**REQUIREMENTS**
For the listing that follows, give again exactly the lines from the one with "weld_height = stub_end - lead_drop" to the one with "points = [vertex.co", including both.

**SUPPLIED DATA**
════════

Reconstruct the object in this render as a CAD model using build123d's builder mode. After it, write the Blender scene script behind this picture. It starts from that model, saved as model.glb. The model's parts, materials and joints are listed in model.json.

════════

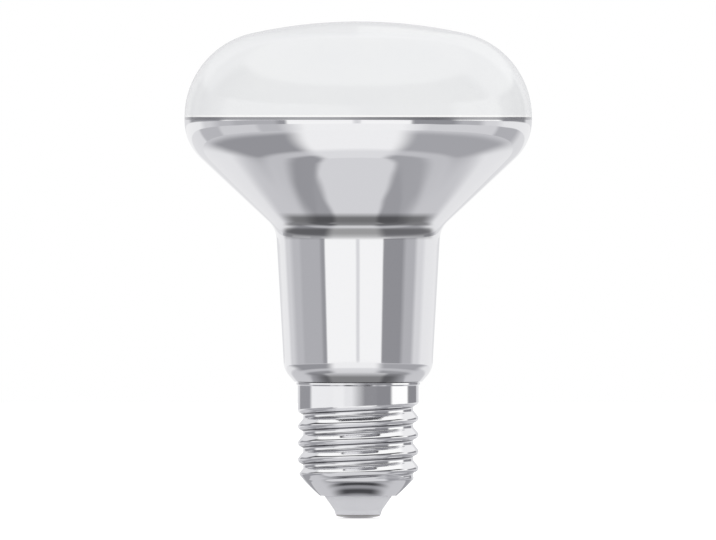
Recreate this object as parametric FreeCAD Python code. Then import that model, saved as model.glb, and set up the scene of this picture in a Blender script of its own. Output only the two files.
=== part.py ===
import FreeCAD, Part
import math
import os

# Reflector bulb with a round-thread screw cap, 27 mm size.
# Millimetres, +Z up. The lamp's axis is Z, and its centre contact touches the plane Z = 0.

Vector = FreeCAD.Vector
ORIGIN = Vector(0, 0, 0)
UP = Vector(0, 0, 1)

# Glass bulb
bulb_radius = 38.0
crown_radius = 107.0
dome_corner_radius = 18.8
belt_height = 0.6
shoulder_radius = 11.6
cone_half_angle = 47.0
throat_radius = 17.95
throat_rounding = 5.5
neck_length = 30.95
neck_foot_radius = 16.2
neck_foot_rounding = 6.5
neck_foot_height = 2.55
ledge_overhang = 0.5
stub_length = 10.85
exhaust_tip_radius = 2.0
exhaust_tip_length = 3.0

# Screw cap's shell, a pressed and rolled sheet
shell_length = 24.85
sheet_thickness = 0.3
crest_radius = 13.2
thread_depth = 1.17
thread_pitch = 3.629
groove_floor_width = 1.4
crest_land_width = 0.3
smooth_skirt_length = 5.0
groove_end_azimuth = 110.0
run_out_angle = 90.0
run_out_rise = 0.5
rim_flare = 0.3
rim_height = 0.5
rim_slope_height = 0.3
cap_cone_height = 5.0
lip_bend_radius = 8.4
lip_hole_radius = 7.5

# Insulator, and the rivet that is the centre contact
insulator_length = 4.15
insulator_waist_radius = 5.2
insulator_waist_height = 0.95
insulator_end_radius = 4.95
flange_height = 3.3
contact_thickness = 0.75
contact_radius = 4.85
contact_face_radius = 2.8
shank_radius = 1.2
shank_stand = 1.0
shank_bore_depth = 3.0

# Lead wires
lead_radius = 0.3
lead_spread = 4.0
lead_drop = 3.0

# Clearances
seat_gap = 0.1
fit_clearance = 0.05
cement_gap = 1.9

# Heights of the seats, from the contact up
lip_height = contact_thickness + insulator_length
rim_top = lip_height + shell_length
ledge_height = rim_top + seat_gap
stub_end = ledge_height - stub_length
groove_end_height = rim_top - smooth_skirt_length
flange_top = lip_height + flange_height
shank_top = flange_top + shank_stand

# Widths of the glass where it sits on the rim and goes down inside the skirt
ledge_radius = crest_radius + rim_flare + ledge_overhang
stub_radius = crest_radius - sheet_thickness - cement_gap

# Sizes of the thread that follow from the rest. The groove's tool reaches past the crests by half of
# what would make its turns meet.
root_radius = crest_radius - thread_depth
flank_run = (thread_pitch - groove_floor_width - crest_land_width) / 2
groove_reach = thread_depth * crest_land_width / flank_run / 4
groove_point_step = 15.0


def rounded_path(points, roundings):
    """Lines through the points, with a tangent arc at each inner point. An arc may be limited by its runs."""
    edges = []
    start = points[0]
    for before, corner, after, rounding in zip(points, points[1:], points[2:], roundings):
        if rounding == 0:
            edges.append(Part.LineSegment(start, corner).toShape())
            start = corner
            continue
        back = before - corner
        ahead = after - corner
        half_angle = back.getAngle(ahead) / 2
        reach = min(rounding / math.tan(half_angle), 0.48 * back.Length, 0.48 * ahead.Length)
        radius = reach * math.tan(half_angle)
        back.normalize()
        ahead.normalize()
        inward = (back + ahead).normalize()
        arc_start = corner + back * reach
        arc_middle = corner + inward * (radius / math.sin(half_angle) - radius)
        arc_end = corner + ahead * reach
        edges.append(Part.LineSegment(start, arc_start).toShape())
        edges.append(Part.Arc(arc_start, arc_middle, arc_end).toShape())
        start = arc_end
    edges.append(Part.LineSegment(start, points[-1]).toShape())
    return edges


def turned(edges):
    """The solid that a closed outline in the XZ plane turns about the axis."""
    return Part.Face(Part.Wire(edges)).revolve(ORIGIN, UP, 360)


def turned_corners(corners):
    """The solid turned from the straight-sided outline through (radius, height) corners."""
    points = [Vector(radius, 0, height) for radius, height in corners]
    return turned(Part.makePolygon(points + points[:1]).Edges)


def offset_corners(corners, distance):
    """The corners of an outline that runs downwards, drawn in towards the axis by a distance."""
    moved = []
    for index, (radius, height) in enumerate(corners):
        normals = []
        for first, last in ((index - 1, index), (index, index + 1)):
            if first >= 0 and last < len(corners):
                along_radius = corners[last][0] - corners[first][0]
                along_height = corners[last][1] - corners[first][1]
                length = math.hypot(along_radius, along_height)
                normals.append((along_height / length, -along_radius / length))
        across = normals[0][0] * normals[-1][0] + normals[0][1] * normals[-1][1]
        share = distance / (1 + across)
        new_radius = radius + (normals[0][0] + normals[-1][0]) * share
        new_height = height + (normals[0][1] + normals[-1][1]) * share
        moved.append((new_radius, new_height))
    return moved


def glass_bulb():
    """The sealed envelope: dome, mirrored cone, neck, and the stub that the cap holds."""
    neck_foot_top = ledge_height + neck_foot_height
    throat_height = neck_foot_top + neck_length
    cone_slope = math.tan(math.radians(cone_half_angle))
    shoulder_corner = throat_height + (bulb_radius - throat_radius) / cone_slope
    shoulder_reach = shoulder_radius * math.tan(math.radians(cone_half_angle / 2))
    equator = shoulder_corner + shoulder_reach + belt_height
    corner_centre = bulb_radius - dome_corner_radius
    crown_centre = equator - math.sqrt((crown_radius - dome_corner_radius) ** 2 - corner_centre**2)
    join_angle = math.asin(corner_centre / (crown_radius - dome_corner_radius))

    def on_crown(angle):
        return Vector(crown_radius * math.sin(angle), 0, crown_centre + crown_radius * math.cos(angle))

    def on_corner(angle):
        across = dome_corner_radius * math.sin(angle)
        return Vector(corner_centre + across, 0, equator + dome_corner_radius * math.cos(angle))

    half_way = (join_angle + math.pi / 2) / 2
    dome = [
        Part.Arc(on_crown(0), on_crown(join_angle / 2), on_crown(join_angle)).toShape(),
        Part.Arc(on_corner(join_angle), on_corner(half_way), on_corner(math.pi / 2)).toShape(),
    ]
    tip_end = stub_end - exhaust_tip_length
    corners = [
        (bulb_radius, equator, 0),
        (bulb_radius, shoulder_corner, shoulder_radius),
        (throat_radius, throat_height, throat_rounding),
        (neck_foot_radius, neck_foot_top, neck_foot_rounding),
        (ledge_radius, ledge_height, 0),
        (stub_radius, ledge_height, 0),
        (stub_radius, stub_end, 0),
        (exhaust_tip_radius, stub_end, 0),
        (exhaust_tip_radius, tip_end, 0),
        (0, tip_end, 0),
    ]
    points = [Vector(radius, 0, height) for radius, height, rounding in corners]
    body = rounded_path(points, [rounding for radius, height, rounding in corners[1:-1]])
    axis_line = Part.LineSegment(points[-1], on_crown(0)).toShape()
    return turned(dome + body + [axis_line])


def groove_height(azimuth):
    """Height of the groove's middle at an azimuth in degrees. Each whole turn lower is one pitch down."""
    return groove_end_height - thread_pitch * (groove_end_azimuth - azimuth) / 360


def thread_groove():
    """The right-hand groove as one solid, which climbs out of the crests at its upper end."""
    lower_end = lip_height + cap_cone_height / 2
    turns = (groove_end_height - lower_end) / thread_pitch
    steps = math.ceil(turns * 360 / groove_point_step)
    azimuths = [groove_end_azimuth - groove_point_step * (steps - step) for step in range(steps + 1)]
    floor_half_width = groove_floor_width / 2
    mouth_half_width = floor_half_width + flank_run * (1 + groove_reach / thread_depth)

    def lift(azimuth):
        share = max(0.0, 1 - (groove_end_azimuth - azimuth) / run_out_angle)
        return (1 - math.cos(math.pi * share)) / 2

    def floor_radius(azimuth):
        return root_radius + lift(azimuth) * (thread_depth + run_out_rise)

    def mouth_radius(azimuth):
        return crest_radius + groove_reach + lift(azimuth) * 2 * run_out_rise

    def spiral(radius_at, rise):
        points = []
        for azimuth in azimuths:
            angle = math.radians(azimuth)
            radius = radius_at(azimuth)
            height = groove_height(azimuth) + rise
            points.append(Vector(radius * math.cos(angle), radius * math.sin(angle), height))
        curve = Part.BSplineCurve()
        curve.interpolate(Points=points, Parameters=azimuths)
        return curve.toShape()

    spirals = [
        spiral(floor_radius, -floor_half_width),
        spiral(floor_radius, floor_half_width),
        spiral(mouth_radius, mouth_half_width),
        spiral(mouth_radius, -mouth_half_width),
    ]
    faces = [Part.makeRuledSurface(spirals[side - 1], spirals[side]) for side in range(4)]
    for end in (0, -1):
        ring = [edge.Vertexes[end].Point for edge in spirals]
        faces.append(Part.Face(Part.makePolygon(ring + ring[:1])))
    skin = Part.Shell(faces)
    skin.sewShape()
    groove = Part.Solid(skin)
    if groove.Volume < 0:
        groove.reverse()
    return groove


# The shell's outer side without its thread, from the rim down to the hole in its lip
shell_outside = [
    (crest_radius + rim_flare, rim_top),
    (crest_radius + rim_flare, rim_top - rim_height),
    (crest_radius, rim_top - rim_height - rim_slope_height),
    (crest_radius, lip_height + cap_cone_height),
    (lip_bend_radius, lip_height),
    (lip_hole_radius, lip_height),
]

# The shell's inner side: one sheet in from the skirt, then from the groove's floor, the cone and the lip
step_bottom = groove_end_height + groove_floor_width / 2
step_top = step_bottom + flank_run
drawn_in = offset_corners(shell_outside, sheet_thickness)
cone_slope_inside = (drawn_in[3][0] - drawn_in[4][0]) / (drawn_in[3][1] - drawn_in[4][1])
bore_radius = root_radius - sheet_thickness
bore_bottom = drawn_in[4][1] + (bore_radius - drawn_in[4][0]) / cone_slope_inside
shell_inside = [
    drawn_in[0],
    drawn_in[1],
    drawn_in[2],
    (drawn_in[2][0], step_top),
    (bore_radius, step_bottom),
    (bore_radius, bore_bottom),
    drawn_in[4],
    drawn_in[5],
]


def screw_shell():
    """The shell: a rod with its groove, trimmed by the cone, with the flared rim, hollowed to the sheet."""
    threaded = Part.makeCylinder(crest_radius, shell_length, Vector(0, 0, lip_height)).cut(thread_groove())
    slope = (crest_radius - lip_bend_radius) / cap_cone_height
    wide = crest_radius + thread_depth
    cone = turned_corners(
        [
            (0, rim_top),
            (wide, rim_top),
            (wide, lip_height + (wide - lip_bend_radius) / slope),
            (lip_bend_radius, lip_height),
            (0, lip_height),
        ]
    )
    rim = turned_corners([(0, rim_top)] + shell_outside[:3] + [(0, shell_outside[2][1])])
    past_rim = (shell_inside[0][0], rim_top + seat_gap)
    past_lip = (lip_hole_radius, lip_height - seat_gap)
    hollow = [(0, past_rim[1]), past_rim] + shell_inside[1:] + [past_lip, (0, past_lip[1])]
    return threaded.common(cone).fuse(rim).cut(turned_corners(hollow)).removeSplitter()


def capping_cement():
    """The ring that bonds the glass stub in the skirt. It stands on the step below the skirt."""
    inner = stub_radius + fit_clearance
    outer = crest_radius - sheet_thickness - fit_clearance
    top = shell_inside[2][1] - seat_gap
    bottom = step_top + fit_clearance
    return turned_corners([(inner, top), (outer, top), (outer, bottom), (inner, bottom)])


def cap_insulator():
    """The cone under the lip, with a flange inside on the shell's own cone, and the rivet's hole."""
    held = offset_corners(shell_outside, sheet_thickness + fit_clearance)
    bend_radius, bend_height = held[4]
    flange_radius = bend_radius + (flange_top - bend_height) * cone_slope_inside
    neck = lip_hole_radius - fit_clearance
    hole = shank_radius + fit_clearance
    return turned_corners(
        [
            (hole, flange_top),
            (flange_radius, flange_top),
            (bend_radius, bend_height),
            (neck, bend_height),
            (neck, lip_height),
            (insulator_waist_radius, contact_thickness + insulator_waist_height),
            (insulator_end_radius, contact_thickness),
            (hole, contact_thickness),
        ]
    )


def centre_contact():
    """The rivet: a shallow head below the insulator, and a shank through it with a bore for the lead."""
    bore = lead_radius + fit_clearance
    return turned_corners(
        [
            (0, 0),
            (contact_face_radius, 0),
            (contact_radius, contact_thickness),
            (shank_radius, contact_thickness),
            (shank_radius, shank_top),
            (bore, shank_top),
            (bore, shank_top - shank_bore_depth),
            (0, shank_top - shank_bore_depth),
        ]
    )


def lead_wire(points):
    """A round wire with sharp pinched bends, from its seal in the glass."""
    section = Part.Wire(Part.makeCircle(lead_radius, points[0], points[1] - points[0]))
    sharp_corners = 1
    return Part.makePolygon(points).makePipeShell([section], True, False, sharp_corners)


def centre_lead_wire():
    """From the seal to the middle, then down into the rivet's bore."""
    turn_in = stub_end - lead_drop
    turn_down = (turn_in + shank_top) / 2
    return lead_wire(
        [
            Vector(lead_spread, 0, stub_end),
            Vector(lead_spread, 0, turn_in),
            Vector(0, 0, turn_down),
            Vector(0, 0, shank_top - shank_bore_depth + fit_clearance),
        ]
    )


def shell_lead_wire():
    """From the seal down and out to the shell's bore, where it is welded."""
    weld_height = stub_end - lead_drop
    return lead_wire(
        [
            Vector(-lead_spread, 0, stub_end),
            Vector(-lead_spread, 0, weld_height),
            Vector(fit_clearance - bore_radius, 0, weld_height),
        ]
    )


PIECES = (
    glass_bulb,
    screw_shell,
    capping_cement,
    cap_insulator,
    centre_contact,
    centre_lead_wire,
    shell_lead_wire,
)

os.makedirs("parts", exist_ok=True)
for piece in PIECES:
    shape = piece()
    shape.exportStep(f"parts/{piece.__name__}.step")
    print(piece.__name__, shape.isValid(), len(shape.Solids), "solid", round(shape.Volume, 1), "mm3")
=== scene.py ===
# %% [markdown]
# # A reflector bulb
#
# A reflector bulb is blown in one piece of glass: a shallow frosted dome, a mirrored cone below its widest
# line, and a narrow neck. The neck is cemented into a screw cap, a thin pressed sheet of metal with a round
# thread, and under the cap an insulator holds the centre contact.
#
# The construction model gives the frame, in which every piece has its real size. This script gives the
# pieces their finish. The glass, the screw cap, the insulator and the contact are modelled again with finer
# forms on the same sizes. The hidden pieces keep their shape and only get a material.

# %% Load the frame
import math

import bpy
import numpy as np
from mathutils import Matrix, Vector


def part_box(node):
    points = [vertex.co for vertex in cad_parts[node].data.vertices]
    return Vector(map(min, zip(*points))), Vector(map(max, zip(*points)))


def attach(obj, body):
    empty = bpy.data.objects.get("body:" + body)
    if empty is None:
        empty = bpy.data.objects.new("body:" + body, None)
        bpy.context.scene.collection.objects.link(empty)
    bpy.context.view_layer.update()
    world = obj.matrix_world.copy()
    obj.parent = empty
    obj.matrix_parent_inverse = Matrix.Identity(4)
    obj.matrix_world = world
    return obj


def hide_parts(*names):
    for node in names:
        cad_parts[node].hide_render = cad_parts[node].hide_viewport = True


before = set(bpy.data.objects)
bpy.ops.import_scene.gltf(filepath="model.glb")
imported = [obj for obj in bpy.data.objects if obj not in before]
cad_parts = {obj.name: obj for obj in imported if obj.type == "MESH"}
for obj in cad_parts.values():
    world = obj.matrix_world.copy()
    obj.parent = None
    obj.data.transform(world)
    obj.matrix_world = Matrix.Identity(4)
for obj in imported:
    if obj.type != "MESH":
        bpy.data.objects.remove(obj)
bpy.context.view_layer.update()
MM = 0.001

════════

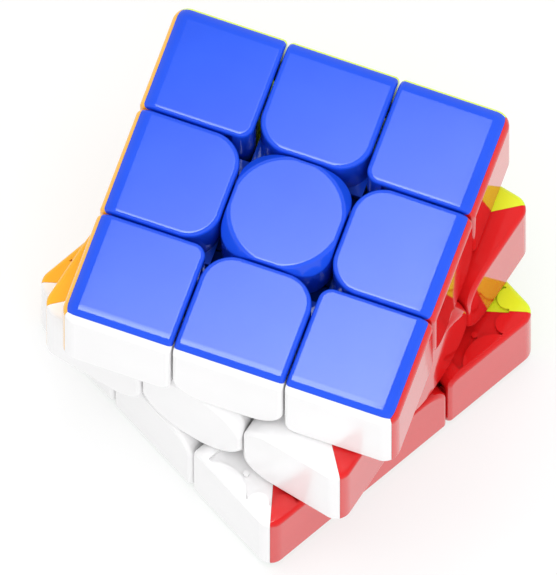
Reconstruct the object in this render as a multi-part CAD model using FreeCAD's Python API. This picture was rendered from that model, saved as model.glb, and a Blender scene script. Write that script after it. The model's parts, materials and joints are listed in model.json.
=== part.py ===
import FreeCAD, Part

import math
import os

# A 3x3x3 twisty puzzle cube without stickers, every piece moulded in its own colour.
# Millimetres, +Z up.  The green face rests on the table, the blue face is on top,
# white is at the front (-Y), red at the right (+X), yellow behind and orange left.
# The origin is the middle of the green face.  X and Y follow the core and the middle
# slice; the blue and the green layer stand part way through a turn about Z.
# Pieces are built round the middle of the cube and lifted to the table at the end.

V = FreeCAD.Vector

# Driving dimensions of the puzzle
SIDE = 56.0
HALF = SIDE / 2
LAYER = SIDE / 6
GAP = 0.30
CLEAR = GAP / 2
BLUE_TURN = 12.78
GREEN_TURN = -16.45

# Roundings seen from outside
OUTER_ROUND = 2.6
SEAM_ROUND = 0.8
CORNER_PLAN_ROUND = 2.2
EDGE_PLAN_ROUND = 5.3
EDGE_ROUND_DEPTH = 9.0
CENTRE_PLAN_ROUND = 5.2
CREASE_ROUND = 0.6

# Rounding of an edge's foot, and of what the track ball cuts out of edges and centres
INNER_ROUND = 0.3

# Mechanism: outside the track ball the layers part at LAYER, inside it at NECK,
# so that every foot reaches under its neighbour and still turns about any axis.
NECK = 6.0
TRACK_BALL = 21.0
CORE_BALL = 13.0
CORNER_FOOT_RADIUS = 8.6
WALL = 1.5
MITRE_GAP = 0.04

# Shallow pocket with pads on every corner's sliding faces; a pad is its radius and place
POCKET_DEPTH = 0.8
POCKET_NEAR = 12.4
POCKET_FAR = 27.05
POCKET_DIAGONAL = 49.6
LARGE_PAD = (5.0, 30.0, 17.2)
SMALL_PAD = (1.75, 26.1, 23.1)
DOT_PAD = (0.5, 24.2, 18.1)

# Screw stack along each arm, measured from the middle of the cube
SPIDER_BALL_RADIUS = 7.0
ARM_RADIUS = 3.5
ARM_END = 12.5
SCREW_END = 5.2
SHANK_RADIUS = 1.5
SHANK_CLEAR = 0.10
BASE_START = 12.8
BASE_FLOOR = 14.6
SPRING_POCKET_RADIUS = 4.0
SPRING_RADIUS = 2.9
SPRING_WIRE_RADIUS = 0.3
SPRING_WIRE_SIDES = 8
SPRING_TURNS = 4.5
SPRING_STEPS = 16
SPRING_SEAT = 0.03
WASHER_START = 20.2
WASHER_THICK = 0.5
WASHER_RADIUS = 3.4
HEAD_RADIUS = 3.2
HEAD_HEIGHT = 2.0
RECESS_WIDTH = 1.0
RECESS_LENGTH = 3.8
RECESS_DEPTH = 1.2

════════

**TASK ANSWER**
    weld_height = stub_end - lead_drop
    return lead_wire(
        [
            Vector(-lead_spread, 0, stub_end),
            Vector(-lead_spread, 0, weld_height),
            Vector(fit_clearance - bore_radius, 0, weld_height),
        ]
    )


PIECES = (
    glass_bulb,
    screw_shell,
    capping_cement,
    cap_insulator,
    centre_contact,
    centre_lead_wire,
    shell_lead_wire,
)

os.makedirs("parts", exist_ok=True)
for piece in PIECES:
    shape = piece()
    shape.exportStep(f"parts/{piece.__name__}.step")
    print(piece.__name__, shape.isValid(), len(shape.Solids), "solid", round(shape.Volume, 1), "mm3")
=== scene.py ===
# %% [markdown]
# # A reflector bulb
#
# A reflector bulb is blown in one piece of glass: a shallow frosted dome, a mirrored cone below its widest
# line, and a narrow neck. The neck is cemented into a screw cap, a thin pressed sheet of metal with a round
# thread, and under the cap an insulator holds the centre contact.
#
# The construction model gives the frame, in which every piece has its real size. This script gives the
# pieces their finish. The glass, the screw cap, the insulator and the contact are modelled again with finer
# forms on the same sizes. The hidden pieces keep their shape and only get a material.

# %% Load the frame
import math

import bpy
import numpy as np
from mathutils import Matrix, Vector


def part_box(node):
    points = [vertex.co for vertex in cad_parts[node].data.vertices]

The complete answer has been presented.